RC helicopters are classified into different categories based on three main characteristics …

1. Engine / Type of fuel
2. Size of the helicopter
3. Skill level

1. Engine type

Four types of engines are used in model helicopters
.

a> Electric engines : Electric engines are the most widely used engine type in most model helicopters today. They typically use lithium polymer batteries and highly efficient brushless motors, and being electric, these models are very responsive to controls. They are also very quiet and you do not have to deal with all the grime associated with gasoline powered engines. The flight time does depend on the capacity of the battery you use, and may vary from 5 to a little over 10 minutes. Electric engines require hardly any maintenance at all – and this is a huge advantage they have over the other engine types.
b> Glow fuel : Glow fuel – a mixture of nitro methane, methanol and oil – can be used either in 2 stroke or 4 stroke engines and used to be fairly popular because of the amount of power it can provide. Glow fuel was a very popular alternative before lithium polymer batteries came on the scene. Now, except for some die hard fans, hardly anyone uses it anymore. Electric engines are quiet and can pack a good amount of power as well – while nitro or glow fuel powered engines are very, very noisy. That may be alright with some people who really enjoy the roar of the engine, but that’s not advisable if you happen to live in a quiet neighborhood. And nitros require regular maintenance while electrics don’t.

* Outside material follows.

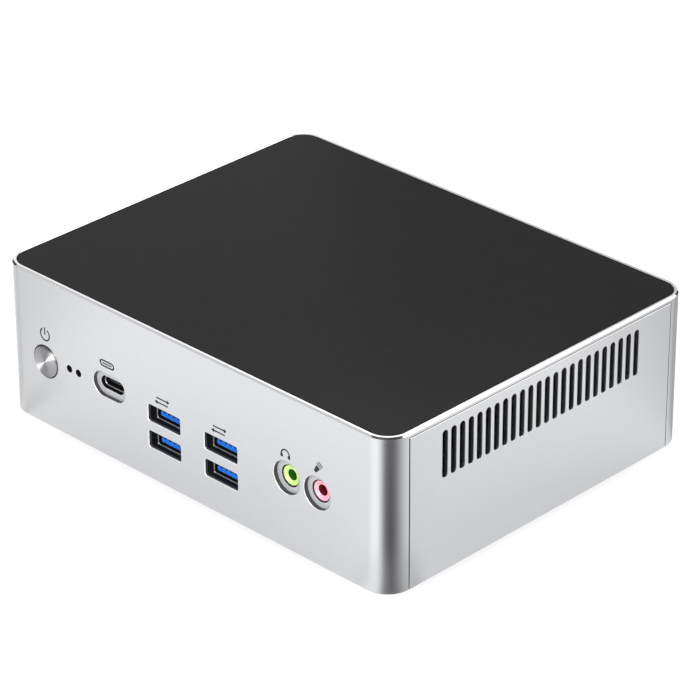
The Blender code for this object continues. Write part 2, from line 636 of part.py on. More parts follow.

c> Gas powered : This type of engine is mainly for the much larger models out there. Usually, the smaller models are electric and the larger ones are gas powered – or gassers. It does not mean larger models can’t be electric – it just happens that this is what most hobbyists prefer for the larger model aircraft. They use 2 stroke engines and are noisy and not very easily maneuverable like the more nimble electrics. But then these are generally much larger and you would not expect them to perform the kind of aerial stunts the smaller electrics can so very easily do. The flight time is usually around 10 minutes, but again this depends on the tank size and the weight of the aircraft.

d> Turbines : When it comes to engines, it does not get any better than this. These are the ultimate a model helicopter could have. But these are also pretty expensive and only the “elite” of the hobby community have these kind of models. You can’t expect to find cheap toys equipped with turbines. The engines on these are replicas of full sized aircraft. The power generated is enormous relative to other similarly sized engines. And the flight time typically is around 10 minutes.

Helicopter Size

Model helicopters can vary in size from just around 8 inches in length to well over 5 feet. Based on size, model helicopters are divided into 5 groups …

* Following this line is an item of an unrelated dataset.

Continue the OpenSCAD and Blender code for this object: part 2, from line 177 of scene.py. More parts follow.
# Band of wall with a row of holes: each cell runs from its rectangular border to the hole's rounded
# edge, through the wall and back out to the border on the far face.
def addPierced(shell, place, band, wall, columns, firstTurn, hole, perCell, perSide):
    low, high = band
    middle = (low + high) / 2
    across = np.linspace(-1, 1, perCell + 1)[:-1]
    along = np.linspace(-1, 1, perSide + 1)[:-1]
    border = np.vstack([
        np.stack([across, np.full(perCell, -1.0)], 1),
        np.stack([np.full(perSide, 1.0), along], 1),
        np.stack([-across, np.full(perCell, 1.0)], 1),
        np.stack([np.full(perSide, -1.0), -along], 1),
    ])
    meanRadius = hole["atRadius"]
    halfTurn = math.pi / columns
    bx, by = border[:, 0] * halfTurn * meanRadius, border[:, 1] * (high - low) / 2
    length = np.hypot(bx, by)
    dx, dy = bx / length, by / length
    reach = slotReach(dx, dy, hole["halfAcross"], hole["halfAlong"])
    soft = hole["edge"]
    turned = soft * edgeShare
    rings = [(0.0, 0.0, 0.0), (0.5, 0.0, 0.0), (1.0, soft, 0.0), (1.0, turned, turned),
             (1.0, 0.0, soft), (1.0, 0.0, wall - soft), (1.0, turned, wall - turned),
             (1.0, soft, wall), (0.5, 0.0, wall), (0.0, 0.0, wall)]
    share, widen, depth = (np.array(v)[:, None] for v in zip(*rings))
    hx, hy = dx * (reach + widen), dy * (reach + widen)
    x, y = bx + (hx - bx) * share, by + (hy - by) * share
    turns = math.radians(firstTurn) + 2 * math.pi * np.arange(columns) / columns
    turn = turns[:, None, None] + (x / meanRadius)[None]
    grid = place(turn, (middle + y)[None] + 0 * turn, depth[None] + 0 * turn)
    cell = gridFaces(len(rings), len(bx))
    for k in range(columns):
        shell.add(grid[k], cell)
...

Micro : These range from 6 inches to 12 inches in length, are battery powered and are considered toys. These are best suited for indoors as they will not be able to handle strong winds.

Mini : These are between a foot to two feet in length are typically battery powered. Some minis are nitros or glow fuel powered as well, but you would be hard pressed to find nitros these days as easily as you could a few years ago. These are all mostly lithium polymer battery powered these days.

If you are just starting out with the hobby, you would want to stick to micros or to minis to start with.

Mid size : These vary between 24 to 48 inches in length and are much harder to control than micros or minis. They may be glow fuel powered or electric, and this is the size most hobbyists prefer.

Full size : Varying between 48 to 60 inches in length, these are meant to be flown outdoors only. They typically are gas powered and emit fumes. You wouldn’t want to fly one of these indoors because of the exhaust. Strong winds are no problem for these.

Large : These are the biggest models are they can be over 5 feet in length. These are typically gas or turbine powered, and can fly at speeds of more than 100 miles an hour.

Skill Required :

As a thumb rule, the larger the aircraft is, the more channels the transmitter has, and higher the skill required to control it. As the number of channels on the transmitter increase, the more parameters you will able to directly control – and your skill level needs to be correspondingly higher as well. Each channel controls a particular parameter – throttle, yaw and so on. Bigger models allow you to control many more parameters than the smaller ones.
Based on the skill level required to pilot them, models are classified into 3 groups …
Toys : These have 2 channels, 3 channels or 3.5 channels and are ready to fly (RTF). These are battery (lipo) powered and require no assembly whatsoever. These are the cheapest of all RC helicopters are are a breeze to control. While they are strictly for indoors only, these allow you to learn the ropes and get acquainted with this hobby.

Amateur : These have 4 channels and so require more skill than a toy would require to fly. They offer much better maneuverability and also are more expensive than toys.

Pro : These have 6 channels – which does mean they are a lot, lot more maneuverable relative to toys or amateur models. But then, these are not for amateurs either. They require a good amount of skill to control and they operate almost like a full size regular helicopter operates. The engine is usually gas powered or a turbine, but some folks who are die hard nitro fans use glow engines as well. These are also the most expensive. Unless you have a good deal of experience flying easier to control models, you would not want to try flying one of these.